Auto Recovery helps maintain high availability by automatically replacing impaired instances without requiring manual action. You should configure instance health checks and pair them with Auto Recovery and Auto Scaling to maintain capacity at all times.

Tip: Combine Auto Recovery with monitoring alerts to get proactive notifications of repeated instance failures, helping you identify potential underlying issues.

As you apply techniques to improve scaling performance, it’s equally important to be aware of the common issues that can affect EC2 Auto Scaling and how to address them effectively.

Also Read: Introducing AI-Powered Rightsizing for AWS EC2 VMs

Common EC2 Auto Scaling Problems & Ways to Fix Them

EC2 Auto Scaling is a powerful way to keep your cloud environment running smoothly while controlling costs. But even the best automated systems can run into issues that limit their effectiveness.

Spotting these challenges early and applying the right fixes ensures your infrastructure stays responsive, efficient, and cost-effective. Below are some common EC2 Auto Scaling issues and techniques to fix them.

Problems	Solutions
Inconsistent Scaling Across AZs	Enable multi-AZ scaling and set capacity limits per zone to balance instances across AZs.
Incorrect Instance Types	Right-size instances based on workload needs and configure mixed instance types in Auto Scaling.

Once you understand the common issues and how to resolve them, it becomes easier to look at how the scaling activities influence costs and the steps you can take to keep them under control.

Pricing of EC2 Auto Scaling Explained With Ways to Control Them

EC2 Auto Scaling helps optimize cloud resource management, but understanding the underlying costs is essential to keeping AWS spending under control.

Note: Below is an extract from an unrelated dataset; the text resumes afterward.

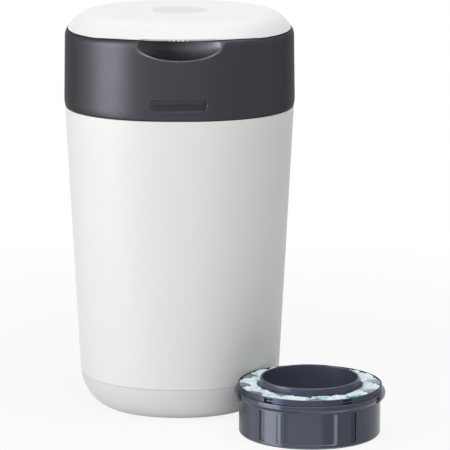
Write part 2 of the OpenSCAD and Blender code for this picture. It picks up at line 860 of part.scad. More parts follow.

Below is a breakdown of each cost factor along with practical strategies to optimize costs while maintaining performance.

1. EC2 Instance Costs

The highest cost in EC2 Auto Scaling comes from the instances launched within your Auto Scaling group. These expenses vary based on instance type, size, pricing model (On-Demand, Reserved, or Spot), and the duration the instances remain active.